Background:
Since some SSE instructions require 16 byte alignment to operate (i.e. movaps) all structures that use SSE must be allocated and aligned on 16 byte boundaries. Internally bullet does all of this with with __declspec(align(16)) and custom allocators. However, when using bullet's API functions the SSE versions of the functions are disabled so that your application is not required to have everything aligned.
Problem:
When I built my application on windows with MSVC 2010 it kept crashing in one of my classes that had a btQuaternion member variable. It turns out that on Windows it was crashing in btQuadWord operator= function -- the compiler generated a movaps SSE instruction and due to my structure not being aligned to 16 byte boundaries it crashed. On a side note: when I built it on Linux it did not crash -- I did not take the time to investigate if gcc was aligning everything to 16 byte boundaries by default, if gcc generates different instructions that don't require alignment (i.e. movups), or if the generation of the implicit operators in btQuaternion were different in some other way.
Analysis:
btQuaternion only compiles the explicit SSE versions of the operator= and ctors when BT_USE_SSE_IN_API is defined.

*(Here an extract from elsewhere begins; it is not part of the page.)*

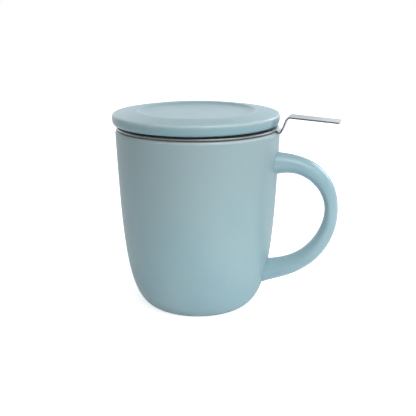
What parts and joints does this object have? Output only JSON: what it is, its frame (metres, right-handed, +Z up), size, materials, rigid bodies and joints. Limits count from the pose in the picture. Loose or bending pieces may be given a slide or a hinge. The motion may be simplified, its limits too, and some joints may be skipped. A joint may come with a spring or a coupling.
{
  "type": "lidded tea mug with infuser",
  "caption": "Barrel-shaped stoneware mug with a D handle, a hanging steel basket infuser with a strip handle, and a flat lift-off lid with a round recess.",
  "frame": {"origin": "centre of the foot ring on the plane that the mug stands on, on the mug body's axis", "axes": "+Z up along the mug's axis; +X towards the ceramic handle and the infuser's strip handle; +Y to the left of that"},
  "size_m": [0.1217, 0.0894, 0.1077],
  "materials": {
    "glaze": "satin pale blue-grey glaze",
    "steel": "brushed stainless steel"
  },
  "bodies": {
    "mug": {"mug_body": "glaze", "mug_handle": "glaze"},
    "infuser": {"infuser_rim": "steel", "infuser_sleeve": "steel", "infuser_base": "steel", "infuser_handle": "steel"},
    "lid": {"lid": "glaze"}
  },
  "joints": [
    {"name": "infuser_lift", "type": "slide", "parent": "mug", "child": "infuser", "axis": [0, 0, 1], "range_m": [0, 0.08]},
    {"name": "lid_lift", "type": "slide", "parent": "infuser", "child": "lid", "axis": [0, 0, 1], "range_m": [0, 0.04]}
  ]
}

However, the parent class, btQuadWord, does not disable compilation of the SSE versions of operator= and ctors with BT_USE_SSE_IN_API. So when using btQuaternions in your own structures/classes that may not be aligned to 16 byte boundaries (which the movaps SSE instruction requires) it may crash.
Workaround:
In Bullet's source file btQuadWord.h on line 76 (the #ifdefs around the btQuadWord constructor, copy constructor, and assignment operator):
Code: Select all
#if defined(BT_USE_SSE) || defined(BT_USE_NEON)
Code: Select all
#if (defined(BT_USE_SSE_IN_API) && defined(BT_USE_SSE))|| defined(BT_USE_NEON)